_Given request_.
Count lines, not occurrences: give the number of lines holding the word "this", and nothing besides.

▬▬▬▬▬▬▬▬▬▬

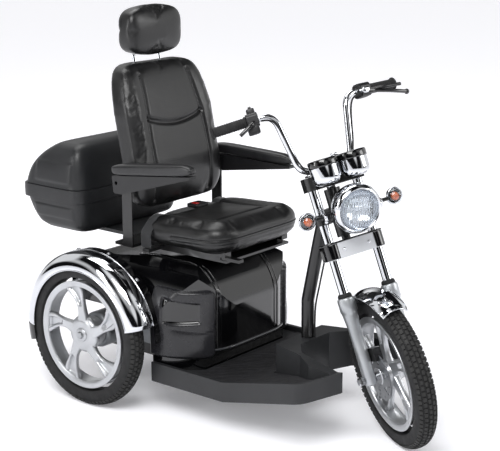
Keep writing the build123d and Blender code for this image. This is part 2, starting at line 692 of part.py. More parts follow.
deck_body = tall(deck_plan(0)) & between(-SKIRT, DECK_RIM - DECK_TOP)
deck_recess = tall(deck_plan(DECK_EDGE)) & between(0, DECK_EDGE * 2)
body_landing = Pos(0, FAR, DECK_TOP + FAR) * Box(2 * (DECK_HALF - DECK_EDGE), 2 * FAR, 2 * FAR)
deck_under = tall(deck_plan(DECK_WALL) - notch_plan(DECK_WALL)) & between(-2 * SKIRT, -DECK_WALL)
arch_body = tall(arch_plan(0) & deck_plan(0)) & between(-SKIRT, FAR) & under_arch(0)
arch_under = tall((arch_plan(DECK_WALL) & deck_plan(DECK_WALL)) - notch_plan(DECK_WALL)) & under_arch(DECK_WALL)
notch = tall(notch_plan(0))
with BuildPart() as footboard:
    add(deck_body)
    add(deck_recess, mode=Mode.SUBTRACT)
    add(body_landing, mode=Mode.SUBTRACT)
    add(arch_body)
    add(deck_under, mode=Mode.SUBTRACT)
    add(arch_under, mode=Mode.SUBTRACT)
    add(notch, mode=Mode.SUBTRACT)
    with Locations((0, DOWN_TUBE_Y, ARCH_TOP)):
        Cylinder(DOWN_TUBE_R + CLEAR, 300, mode=Mode.SUBTRACT)
    with Locations((0, SEAT_Y, DECK_TOP)):
        Cylinder(POST_R + CLEAR, 2 * SKIRT, mode=Mode.SUBTRACT)
    for side in (1, -1):
        with Locations((side * RAIL_X, DECK_REAR, (DECK_BOTTOM + RAIL_TOP) / 2)):
            Box(RAIL_W, 80, RAIL_TOP - DECK_BOTTOM, mode=Mode.SUBTRACT)
keep(footboard, "footboard")

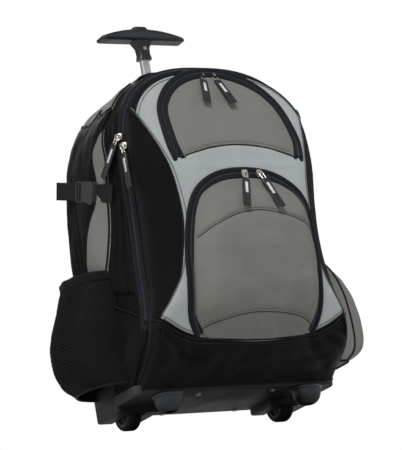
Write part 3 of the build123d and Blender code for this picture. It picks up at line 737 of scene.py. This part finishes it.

▬▬▬▬▬▬▬▬▬▬

_Problem solution_.
2